Work to complete: Note how many lines in the entries contain the string "with", then give that number and nothing else.

Records that describe objects:

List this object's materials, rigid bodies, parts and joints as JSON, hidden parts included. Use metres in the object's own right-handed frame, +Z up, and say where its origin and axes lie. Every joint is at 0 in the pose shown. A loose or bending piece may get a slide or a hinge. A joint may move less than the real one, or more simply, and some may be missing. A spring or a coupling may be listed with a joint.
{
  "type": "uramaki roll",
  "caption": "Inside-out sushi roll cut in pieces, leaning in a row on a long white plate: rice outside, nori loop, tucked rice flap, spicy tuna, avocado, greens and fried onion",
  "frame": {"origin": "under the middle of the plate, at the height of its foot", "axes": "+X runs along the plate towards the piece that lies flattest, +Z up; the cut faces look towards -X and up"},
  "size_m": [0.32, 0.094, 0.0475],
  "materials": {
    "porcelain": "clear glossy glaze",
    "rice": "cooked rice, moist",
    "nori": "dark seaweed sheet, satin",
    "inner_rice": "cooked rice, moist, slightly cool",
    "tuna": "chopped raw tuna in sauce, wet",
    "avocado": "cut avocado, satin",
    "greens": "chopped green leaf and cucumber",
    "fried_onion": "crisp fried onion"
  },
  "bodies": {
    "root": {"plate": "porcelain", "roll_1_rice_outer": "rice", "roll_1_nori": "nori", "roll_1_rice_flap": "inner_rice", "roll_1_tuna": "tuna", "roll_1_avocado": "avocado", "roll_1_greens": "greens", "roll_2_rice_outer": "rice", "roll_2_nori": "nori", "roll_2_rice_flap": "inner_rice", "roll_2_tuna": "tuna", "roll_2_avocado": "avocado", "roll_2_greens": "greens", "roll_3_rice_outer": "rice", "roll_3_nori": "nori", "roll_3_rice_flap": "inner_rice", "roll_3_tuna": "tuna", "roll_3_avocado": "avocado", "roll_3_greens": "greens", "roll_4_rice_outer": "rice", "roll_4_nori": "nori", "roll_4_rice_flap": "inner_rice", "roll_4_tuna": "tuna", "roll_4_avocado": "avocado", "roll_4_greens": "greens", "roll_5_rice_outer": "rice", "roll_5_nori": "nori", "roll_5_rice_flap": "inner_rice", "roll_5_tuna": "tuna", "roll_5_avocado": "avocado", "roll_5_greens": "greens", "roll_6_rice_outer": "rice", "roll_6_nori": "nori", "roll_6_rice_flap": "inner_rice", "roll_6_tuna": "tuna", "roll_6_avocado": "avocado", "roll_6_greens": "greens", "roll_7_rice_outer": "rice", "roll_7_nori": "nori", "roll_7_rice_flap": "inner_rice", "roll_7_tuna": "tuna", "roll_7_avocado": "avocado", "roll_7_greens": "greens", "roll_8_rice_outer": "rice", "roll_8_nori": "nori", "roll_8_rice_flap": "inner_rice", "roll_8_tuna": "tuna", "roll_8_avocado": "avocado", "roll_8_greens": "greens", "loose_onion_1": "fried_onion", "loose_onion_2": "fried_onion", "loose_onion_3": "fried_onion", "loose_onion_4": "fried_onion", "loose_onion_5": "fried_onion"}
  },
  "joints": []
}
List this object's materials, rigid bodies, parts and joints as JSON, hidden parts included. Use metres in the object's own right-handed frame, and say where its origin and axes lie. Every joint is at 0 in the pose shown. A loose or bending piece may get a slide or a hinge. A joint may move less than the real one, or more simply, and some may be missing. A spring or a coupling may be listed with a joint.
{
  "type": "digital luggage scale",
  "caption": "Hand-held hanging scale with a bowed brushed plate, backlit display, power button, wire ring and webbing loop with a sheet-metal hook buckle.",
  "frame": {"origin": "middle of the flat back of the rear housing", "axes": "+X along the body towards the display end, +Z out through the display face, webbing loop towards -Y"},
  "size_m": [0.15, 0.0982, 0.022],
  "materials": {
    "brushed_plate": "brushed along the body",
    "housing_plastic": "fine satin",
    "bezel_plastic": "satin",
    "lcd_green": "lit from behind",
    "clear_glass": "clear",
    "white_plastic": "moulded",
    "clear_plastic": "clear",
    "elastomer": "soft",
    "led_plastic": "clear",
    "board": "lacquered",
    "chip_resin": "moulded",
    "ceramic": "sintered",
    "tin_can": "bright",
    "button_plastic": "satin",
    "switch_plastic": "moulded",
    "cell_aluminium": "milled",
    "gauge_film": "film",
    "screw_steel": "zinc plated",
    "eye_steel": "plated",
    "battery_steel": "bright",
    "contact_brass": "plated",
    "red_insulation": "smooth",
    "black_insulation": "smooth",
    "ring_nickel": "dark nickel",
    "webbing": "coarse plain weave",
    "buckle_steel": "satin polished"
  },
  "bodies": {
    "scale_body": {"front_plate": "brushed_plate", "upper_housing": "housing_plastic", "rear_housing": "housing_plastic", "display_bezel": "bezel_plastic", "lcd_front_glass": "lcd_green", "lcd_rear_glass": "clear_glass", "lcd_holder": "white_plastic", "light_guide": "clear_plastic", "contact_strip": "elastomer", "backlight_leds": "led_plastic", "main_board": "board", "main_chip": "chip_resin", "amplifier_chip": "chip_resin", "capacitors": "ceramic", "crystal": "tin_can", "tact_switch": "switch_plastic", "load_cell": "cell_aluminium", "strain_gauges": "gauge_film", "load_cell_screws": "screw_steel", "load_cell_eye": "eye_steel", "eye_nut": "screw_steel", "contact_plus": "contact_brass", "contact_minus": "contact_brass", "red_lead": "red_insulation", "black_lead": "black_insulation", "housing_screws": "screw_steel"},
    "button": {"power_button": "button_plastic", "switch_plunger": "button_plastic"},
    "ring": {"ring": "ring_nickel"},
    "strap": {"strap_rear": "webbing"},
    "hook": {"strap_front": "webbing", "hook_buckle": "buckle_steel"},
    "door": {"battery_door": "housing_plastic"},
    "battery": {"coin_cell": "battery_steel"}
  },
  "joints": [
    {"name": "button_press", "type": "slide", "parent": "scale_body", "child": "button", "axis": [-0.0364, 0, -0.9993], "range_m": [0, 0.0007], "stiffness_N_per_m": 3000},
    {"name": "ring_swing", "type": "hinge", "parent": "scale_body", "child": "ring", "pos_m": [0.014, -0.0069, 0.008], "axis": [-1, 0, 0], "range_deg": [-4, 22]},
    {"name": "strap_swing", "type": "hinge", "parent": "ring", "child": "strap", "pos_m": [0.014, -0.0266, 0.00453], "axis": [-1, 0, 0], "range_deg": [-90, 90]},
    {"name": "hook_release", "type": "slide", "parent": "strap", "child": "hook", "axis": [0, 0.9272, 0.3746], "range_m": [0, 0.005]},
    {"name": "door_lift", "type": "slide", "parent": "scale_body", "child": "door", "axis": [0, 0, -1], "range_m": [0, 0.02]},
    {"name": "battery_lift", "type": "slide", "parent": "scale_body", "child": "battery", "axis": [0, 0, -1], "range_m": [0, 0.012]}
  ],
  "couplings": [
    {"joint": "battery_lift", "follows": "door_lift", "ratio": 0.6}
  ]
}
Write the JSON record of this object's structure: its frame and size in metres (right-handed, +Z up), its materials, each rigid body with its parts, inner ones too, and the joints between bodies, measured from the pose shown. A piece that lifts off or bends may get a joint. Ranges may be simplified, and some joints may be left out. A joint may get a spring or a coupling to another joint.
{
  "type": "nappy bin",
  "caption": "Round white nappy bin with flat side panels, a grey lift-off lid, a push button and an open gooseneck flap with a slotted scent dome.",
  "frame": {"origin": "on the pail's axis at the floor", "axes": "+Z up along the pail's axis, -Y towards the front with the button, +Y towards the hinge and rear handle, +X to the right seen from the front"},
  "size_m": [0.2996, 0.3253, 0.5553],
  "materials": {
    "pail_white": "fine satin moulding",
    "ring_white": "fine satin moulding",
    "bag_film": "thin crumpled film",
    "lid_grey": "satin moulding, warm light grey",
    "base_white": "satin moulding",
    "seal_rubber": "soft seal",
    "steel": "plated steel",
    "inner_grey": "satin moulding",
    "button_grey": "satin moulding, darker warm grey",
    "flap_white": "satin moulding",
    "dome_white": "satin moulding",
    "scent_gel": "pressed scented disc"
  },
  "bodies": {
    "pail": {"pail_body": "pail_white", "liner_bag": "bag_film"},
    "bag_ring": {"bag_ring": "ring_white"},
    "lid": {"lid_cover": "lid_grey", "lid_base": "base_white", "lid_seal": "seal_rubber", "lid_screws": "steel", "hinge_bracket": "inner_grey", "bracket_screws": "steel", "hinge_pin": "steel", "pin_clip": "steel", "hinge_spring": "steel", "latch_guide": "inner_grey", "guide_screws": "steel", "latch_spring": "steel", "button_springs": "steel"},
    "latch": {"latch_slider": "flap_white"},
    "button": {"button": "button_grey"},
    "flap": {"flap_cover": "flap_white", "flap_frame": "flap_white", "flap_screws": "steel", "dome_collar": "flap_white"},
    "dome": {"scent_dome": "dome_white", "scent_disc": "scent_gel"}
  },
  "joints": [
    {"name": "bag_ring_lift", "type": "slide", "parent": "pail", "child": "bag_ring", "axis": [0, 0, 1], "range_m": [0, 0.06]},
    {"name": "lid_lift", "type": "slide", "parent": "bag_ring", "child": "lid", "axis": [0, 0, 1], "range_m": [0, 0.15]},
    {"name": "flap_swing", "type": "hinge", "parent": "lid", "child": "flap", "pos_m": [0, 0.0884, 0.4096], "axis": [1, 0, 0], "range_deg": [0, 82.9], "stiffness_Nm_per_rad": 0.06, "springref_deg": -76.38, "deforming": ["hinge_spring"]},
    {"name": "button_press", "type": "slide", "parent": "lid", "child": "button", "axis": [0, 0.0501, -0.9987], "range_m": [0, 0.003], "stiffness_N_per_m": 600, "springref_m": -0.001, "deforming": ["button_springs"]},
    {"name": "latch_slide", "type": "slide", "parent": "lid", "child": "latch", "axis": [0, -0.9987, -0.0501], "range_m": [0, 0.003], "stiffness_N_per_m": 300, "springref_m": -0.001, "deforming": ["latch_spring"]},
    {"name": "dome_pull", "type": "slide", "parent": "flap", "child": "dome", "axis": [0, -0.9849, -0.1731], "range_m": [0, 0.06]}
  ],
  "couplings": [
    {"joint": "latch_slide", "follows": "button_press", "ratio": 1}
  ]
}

Answer: 6